XIX. How courts and regulators would likely view the issue
A court or regulator would not be satisfied with a borrower saying merely, “I think the lender is fake,” nor with a lender saying merely, “We are SEC registered.” They would look for documentary precision.
The most persuasive showing would normally involve:
- proof of the exact contracting entity,
- proof of what authority that entity does or does not have,
- proof of what representations were made to the borrower,
- proof of the loan amount and charges,
- and proof of the collection or privacy conduct complained of.
In other words, Philippine legal analysis on this topic is evidentiary, not slogan-based.
XX. The safest legal conclusion
In the Philippines, proper verification of an online lending company requires more than checking whether the company has an SEC registration number or corporate papers. The decisive inquiry is whether the entity behind the app or website is the same entity appearing in the transaction documents, and whether that entity is lawfully authorized to engage in lending or financing under Philippine law. Even where such authority exists, legality must still be tested against disclosure rules, privacy obligations, and fair collection standards.
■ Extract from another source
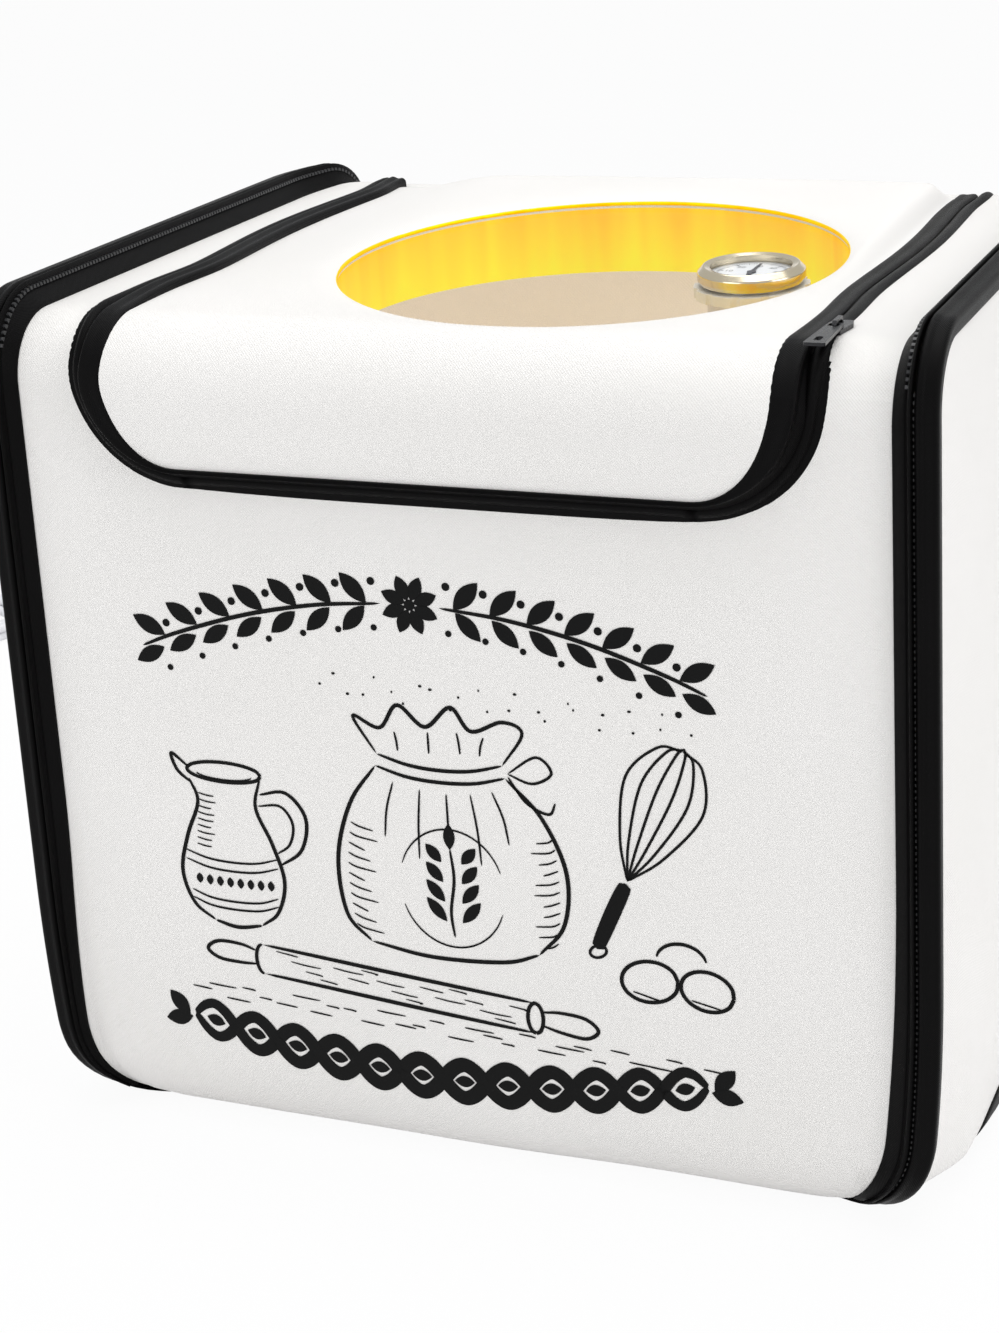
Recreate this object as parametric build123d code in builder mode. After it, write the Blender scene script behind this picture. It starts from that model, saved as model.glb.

A legally serious review therefore distinguishes:
- existence of the company,
- authority to lend,
- lawfulness of actual operations.
That three-part framework is the clearest way to understand online lending company SEC registration verification in the Philippine context. Anything less risks confusing a corporate shell with a lawful lender, and a formal registration with genuine legal compliance.
Bottom line
A company is not legally trustworthy merely because it says it is “SEC-registered.” In Philippine law, the right question is whether the exact entity behind the online platform both exists as a registered juridical person and has the proper authority to engage in lending, and whether it conducts that business in a lawful manner. For online lending companies, verification is therefore not a single-step search for a name. It is a layered legal analysis of identity, authority, disclosure, privacy, and collection conduct.